*SOURCE MATERIAL*
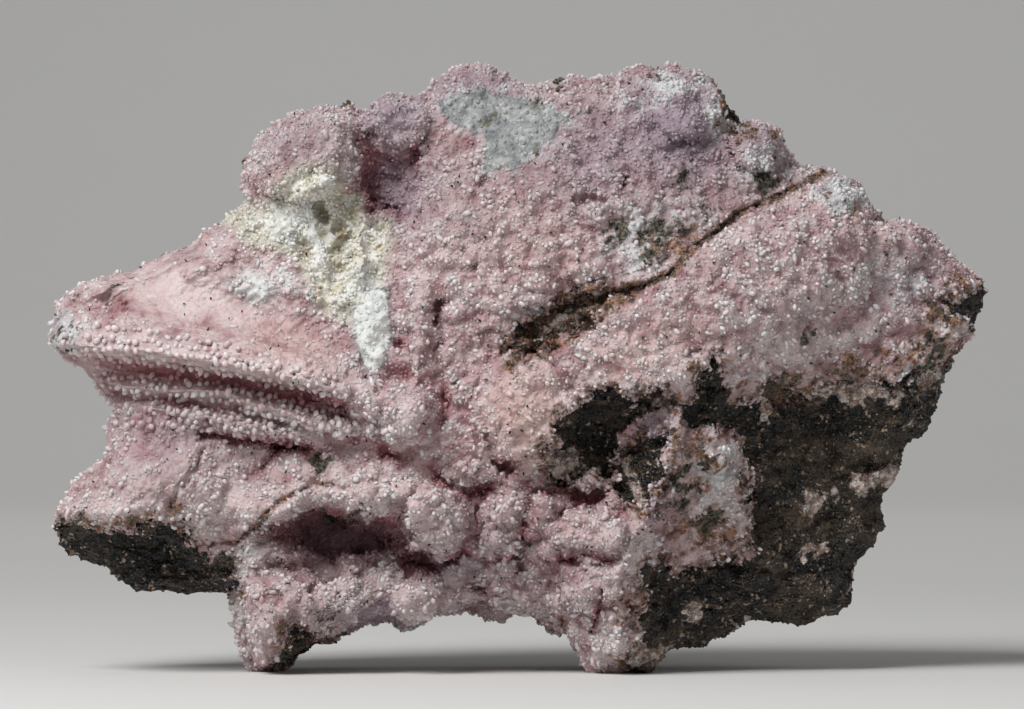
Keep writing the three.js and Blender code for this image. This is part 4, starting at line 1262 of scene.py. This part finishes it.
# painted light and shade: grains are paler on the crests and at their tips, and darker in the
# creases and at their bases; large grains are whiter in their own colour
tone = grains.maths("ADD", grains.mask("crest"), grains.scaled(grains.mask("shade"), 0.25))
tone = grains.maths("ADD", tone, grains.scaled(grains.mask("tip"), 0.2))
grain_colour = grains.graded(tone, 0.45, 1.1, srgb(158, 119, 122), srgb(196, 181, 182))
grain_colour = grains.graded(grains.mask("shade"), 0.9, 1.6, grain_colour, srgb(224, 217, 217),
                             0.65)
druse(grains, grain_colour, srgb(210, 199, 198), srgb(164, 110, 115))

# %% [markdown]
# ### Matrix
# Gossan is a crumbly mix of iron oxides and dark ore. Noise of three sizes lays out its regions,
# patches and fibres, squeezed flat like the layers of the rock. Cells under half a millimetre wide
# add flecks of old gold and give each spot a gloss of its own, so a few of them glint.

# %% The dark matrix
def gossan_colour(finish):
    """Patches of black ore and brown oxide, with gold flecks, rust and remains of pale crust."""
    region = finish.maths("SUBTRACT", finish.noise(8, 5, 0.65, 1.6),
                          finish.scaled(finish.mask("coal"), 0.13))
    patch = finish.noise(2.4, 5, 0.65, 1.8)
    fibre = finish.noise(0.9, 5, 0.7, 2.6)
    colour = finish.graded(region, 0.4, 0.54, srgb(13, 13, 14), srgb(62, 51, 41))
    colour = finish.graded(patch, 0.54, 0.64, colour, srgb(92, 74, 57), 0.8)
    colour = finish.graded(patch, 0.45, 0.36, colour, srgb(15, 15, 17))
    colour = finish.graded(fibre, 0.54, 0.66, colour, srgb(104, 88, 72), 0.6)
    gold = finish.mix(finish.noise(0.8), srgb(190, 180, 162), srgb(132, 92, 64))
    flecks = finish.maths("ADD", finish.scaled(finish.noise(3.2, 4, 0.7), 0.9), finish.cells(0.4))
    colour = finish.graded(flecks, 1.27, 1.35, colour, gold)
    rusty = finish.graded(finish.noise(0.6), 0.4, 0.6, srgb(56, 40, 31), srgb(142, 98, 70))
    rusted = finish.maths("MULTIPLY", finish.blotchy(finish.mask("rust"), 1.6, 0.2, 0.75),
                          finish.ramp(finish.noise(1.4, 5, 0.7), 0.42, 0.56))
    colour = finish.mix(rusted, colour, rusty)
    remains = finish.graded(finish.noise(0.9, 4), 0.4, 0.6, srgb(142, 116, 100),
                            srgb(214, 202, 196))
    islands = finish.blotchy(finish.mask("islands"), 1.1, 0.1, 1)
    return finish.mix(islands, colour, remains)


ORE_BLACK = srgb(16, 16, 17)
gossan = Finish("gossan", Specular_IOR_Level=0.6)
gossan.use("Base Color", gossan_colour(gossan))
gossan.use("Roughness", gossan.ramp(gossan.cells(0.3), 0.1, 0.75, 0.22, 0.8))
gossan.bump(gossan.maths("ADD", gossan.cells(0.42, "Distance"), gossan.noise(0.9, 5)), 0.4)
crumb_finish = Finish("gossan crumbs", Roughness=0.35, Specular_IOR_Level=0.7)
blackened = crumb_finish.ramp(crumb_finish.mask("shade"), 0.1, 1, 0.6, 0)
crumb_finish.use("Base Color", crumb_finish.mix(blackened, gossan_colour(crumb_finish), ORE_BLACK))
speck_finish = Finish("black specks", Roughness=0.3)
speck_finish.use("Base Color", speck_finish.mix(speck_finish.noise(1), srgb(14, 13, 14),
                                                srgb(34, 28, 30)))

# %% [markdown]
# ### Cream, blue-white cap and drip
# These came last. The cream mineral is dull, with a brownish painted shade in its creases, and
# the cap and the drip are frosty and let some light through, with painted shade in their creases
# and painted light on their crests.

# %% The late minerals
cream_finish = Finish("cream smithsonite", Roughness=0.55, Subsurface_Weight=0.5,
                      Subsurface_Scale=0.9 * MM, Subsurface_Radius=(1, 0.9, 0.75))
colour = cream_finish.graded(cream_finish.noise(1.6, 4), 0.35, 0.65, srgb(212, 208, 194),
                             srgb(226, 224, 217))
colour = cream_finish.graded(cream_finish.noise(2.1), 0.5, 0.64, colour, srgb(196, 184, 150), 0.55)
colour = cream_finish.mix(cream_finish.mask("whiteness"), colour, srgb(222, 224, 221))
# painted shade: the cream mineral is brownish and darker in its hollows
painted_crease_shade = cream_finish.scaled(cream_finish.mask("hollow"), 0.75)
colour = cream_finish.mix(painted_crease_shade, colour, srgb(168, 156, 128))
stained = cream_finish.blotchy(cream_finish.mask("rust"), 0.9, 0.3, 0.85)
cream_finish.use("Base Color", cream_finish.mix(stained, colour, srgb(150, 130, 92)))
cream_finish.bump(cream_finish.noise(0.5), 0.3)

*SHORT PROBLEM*
Extract each line of the material exactly as it stands.

*THE COMPLETED TASK*
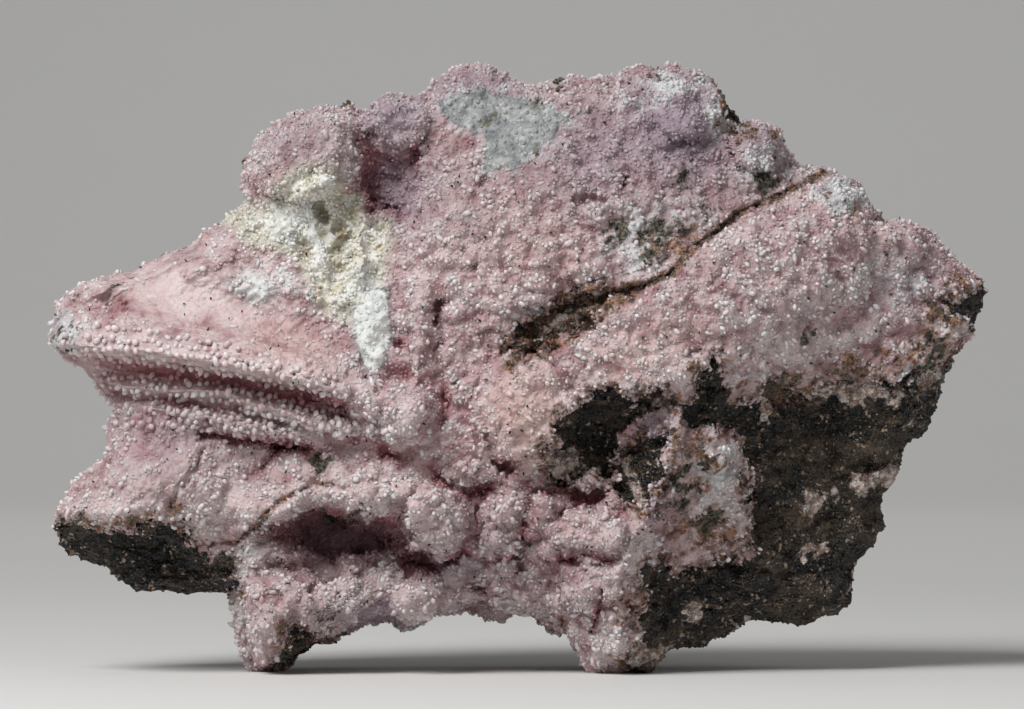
Keep writing the three.js and Blender code for this image. This is part 4, starting at line 1262 of scene.py. This part finishes it.
# painted light and shade: grains are paler on the crests and at their tips, and darker in the
# creases and at their bases; large grains are whiter in their own colour
tone = grains.maths("ADD", grains.mask("crest"), grains.scaled(grains.mask("shade"), 0.25))
tone = grains.maths("ADD", tone, grains.scaled(grains.mask("tip"), 0.2))
grain_colour = grains.graded(tone, 0.45, 1.1, srgb(158, 119, 122), srgb(196, 181, 182))
grain_colour = grains.graded(grains.mask("shade"), 0.9, 1.6, grain_colour, srgb(224, 217, 217),
                             0.65)
druse(grains, grain_colour, srgb(210, 199, 198), srgb(164, 110, 115))

# %% [markdown]
# ### Matrix
# Gossan is a crumbly mix of iron oxides and dark ore. Noise of three sizes lays out its regions,
# patches and fibres, squeezed flat like the layers of the rock. Cells under half a millimetre wide
# add flecks of old gold and give each spot a gloss of its own, so a few of them glint.

# %% The dark matrix
def gossan_colour(finish):
    """Patches of black ore and brown oxide, with gold flecks, rust and remains of pale crust."""
    region = finish.maths("SUBTRACT", finish.noise(8, 5, 0.65, 1.6),
                          finish.scaled(finish.mask("coal"), 0.13))
    patch = finish.noise(2.4, 5, 0.65, 1.8)
    fibre = finish.noise(0.9, 5, 0.7, 2.6)
    colour = finish.graded(region, 0.4, 0.54, srgb(13, 13, 14), srgb(62, 51, 41))
    colour = finish.graded(patch, 0.54, 0.64, colour, srgb(92, 74, 57), 0.8)
    colour = finish.graded(patch, 0.45, 0.36, colour, srgb(15, 15, 17))
    colour = finish.graded(fibre, 0.54, 0.66, colour, srgb(104, 88, 72), 0.6)
    gold = finish.mix(finish.noise(0.8), srgb(190, 180, 162), srgb(132, 92, 64))
    flecks = finish.maths("ADD", finish.scaled(finish.noise(3.2, 4, 0.7), 0.9), finish.cells(0.4))
    colour = finish.graded(flecks, 1.27, 1.35, colour, gold)
    rusty = finish.graded(finish.noise(0.6), 0.4, 0.6, srgb(56, 40, 31), srgb(142, 98, 70))
    rusted = finish.maths("MULTIPLY", finish.blotchy(finish.mask("rust"), 1.6, 0.2, 0.75),
                          finish.ramp(finish.noise(1.4, 5, 0.7), 0.42, 0.56))
    colour = finish.mix(rusted, colour, rusty)
    remains = finish.graded(finish.noise(0.9, 4), 0.4, 0.6, srgb(142, 116, 100),
                            srgb(214, 202, 196))
    islands = finish.blotchy(finish.mask("islands"), 1.1, 0.1, 1)
    return finish.mix(islands, colour, remains)


ORE_BLACK = srgb(16, 16, 17)
gossan = Finish("gossan", Specular_IOR_Level=0.6)
gossan.use("Base Color", gossan_colour(gossan))
gossan.use("Roughness", gossan.ramp(gossan.cells(0.3), 0.1, 0.75, 0.22, 0.8))
gossan.bump(gossan.maths("ADD", gossan.cells(0.42, "Distance"), gossan.noise(0.9, 5)), 0.4)
crumb_finish = Finish("gossan crumbs", Roughness=0.35, Specular_IOR_Level=0.7)
blackened = crumb_finish.ramp(crumb_finish.mask("shade"), 0.1, 1, 0.6, 0)
crumb_finish.use("Base Color", crumb_finish.mix(blackened, gossan_colour(crumb_finish), ORE_BLACK))
speck_finish = Finish("black specks", Roughness=0.3)
speck_finish.use("Base Color", speck_finish.mix(speck_finish.noise(1), srgb(14, 13, 14),
                                                srgb(34, 28, 30)))

# %% [markdown]
# ### Cream, blue-white cap and drip
# These came last. The cream mineral is dull, with a brownish painted shade in its creases, and
# the cap and the drip are frosty and let some light through, with painted shade in their creases
# and painted light on their crests.

# %% The late minerals
cream_finish = Finish("cream smithsonite", Roughness=0.55, Subsurface_Weight=0.5,
                      Subsurface_Scale=0.9 * MM, Subsurface_Radius=(1, 0.9, 0.75))
colour = cream_finish.graded(cream_finish.noise(1.6, 4), 0.35, 0.65, srgb(212, 208, 194),
                             srgb(226, 224, 217))
colour = cream_finish.graded(cream_finish.noise(2.1), 0.5, 0.64, colour, srgb(196, 184, 150), 0.55)
colour = cream_finish.mix(cream_finish.mask("whiteness"), colour, srgb(222, 224, 221))
# painted shade: the cream mineral is brownish and darker in its hollows
painted_crease_shade = cream_finish.scaled(cream_finish.mask("hollow"), 0.75)
colour = cream_finish.mix(painted_crease_shade, colour, srgb(168, 156, 128))
stained = cream_finish.blotchy(cream_finish.mask("rust"), 0.9, 0.3, 0.85)
cream_finish.use("Base Color", cream_finish.mix(stained, colour, srgb(150, 130, 92)))
cream_finish.bump(cream_finish.noise(0.5), 0.3)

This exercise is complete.